You should be able to see God in every student that you teach; then there will be no room for
jealousy or possessiveness, you will only be proud and happy for the child.

A spiritual outlook towards art will ensure that you don’t have any frustrations and that you face
obstacles with the right spirit. Love for the art, not expecting material benefits from the art,
loving art for the sake of art itself – all this will make you peaceful. After all, isn’t that the
purpose of art? Inner peace, contentment…silence! And when there is immense happiness
inside of you, you are able to generate peace outside you, in your dance class environment, in
your students, in your spectators, in your well-wishers, and all around!

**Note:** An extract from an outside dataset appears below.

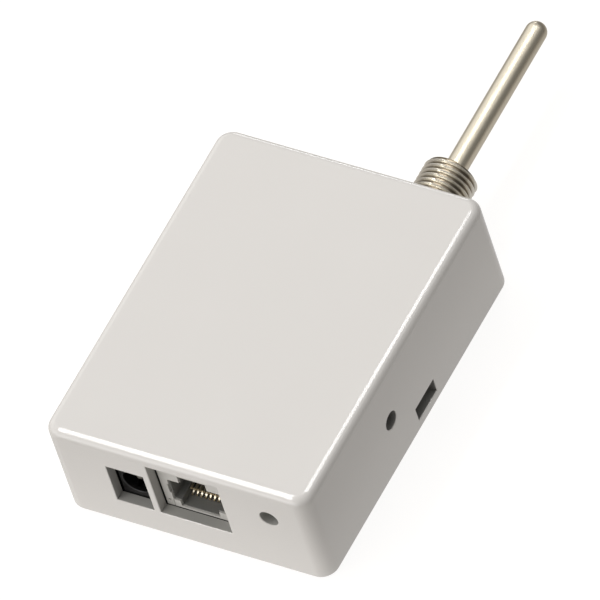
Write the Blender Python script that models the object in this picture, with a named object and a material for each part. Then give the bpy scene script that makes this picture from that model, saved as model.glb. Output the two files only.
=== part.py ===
"""Network temperature sensor: a small moulded case with a board, a network jack,
a power jack and a stainless probe in a threaded fitting. Metres, +Z up, +Y toward the probe."""

import math

import bmesh
import bpy
from mathutils import Matrix, Vector

# Case
WIDTH = 0.062
LENGTH = 0.082
HEIGHT = 0.0258
CORNER_RADIUS = 0.0037
TOP_FILLET = 0.0020
RIM_ROUND = 0.0005
WALL = 0.0024
CAVITY_FILLET = 0.0008
BASE_THICKNESS = 0.0020
CORNER_STEPS = 6

# Clearances
SEAT_GAP = 0.0003
PORT_GAP = 0.00035

# Corner screws and the posts that take them
POST_INSET = 0.0054
POST_RADIUS = 0.0024
POST_RIB = 0.0014
POST_BORE_DEPTH = 0.0080
CASE_SCREW_RADIUS = 0.0010
CASE_SCREW_HEAD_RADIUS = 0.0019
CASE_SCREW_HEAD_HEIGHT = 0.0011
CASE_SCREW_LENGTH = 0.0080
CASE_SCREW_SINK = 0.0002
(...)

With great humility, Bhanu mam articulates – “Whether I am right or wrong I don’t know, but
all my life I have been true to my conscience, I have held my principles and have passed it on to
my students as well; and I will continue to do so. People may feel I have not gained a lot of
success or have not been worldly-wise, but I am happy and peaceful with my art. I am able to
experience God through dance, in my students and in my class. Just like how Krishna was a
magnet for all the gopis, I believe spirituality in art is a magnet that has the power to attract
every being – provided you pursue art with that intent. If you have faith in the Almighty, believe
that art is spiritual, believe in spiritual experiences, then wonders can happen to you! I can
vouch for everything I have said since I have experienced every nuance of it. If you do the same,
you will also have a spiritual experience with art, with dance!”